■ **Exercise description**: Extract the complete data exactly as given.
* Start *
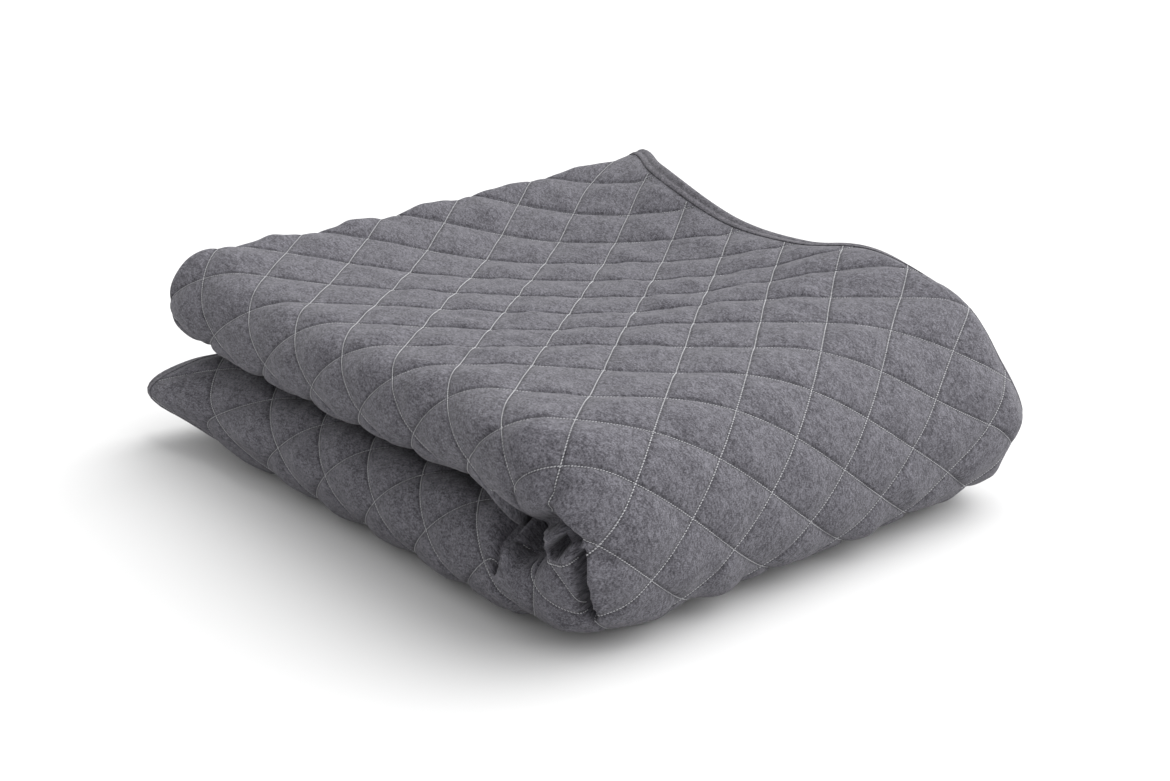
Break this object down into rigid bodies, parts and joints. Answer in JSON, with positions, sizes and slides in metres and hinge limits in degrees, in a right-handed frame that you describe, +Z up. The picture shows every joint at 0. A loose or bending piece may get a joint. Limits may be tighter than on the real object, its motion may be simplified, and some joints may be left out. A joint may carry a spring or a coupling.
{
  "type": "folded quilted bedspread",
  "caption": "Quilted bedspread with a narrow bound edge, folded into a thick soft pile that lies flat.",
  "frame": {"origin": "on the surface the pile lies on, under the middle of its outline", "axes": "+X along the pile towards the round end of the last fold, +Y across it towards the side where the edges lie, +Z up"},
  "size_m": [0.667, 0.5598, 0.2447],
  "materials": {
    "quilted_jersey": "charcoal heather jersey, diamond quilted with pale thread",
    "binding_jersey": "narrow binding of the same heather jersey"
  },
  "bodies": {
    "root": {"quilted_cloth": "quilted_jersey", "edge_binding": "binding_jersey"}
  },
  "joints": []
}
* End *
■ **Completed exercise**:
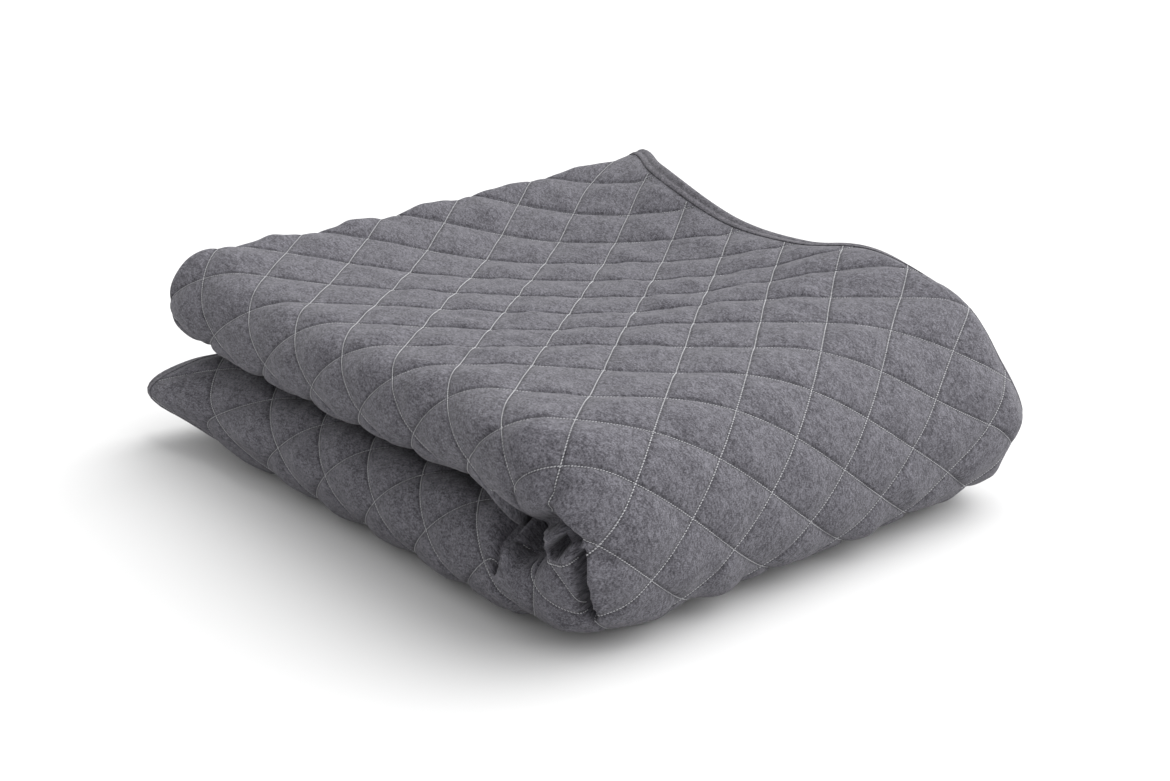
Break this object down into rigid bodies, parts and joints. Answer in JSON, with positions, sizes and slides in metres and hinge limits in degrees, in a right-handed frame that you describe, +Z up. The picture shows every joint at 0. A loose or bending piece may get a joint. Limits may be tighter than on the real object, its motion may be simplified, and some joints may be left out. A joint may carry a spring or a coupling.
{
  "type": "folded quilted bedspread",
  "caption": "Quilted bedspread with a narrow bound edge, folded into a thick soft pile that lies flat.",
  "frame": {"origin": "on the surface the pile lies on, under the middle of its outline", "axes": "+X along the pile towards the round end of the last fold, +Y across it towards the side where the edges lie, +Z up"},
  "size_m": [0.667, 0.5598, 0.2447],
  "materials": {
    "quilted_jersey": "charcoal heather jersey, diamond quilted with pale thread",
    "binding_jersey": "narrow binding of the same heather jersey"
  },
  "bodies": {
    "root": {"quilted_cloth": "quilted_jersey", "edge_binding": "binding_jersey"}
  },
  "joints": []
}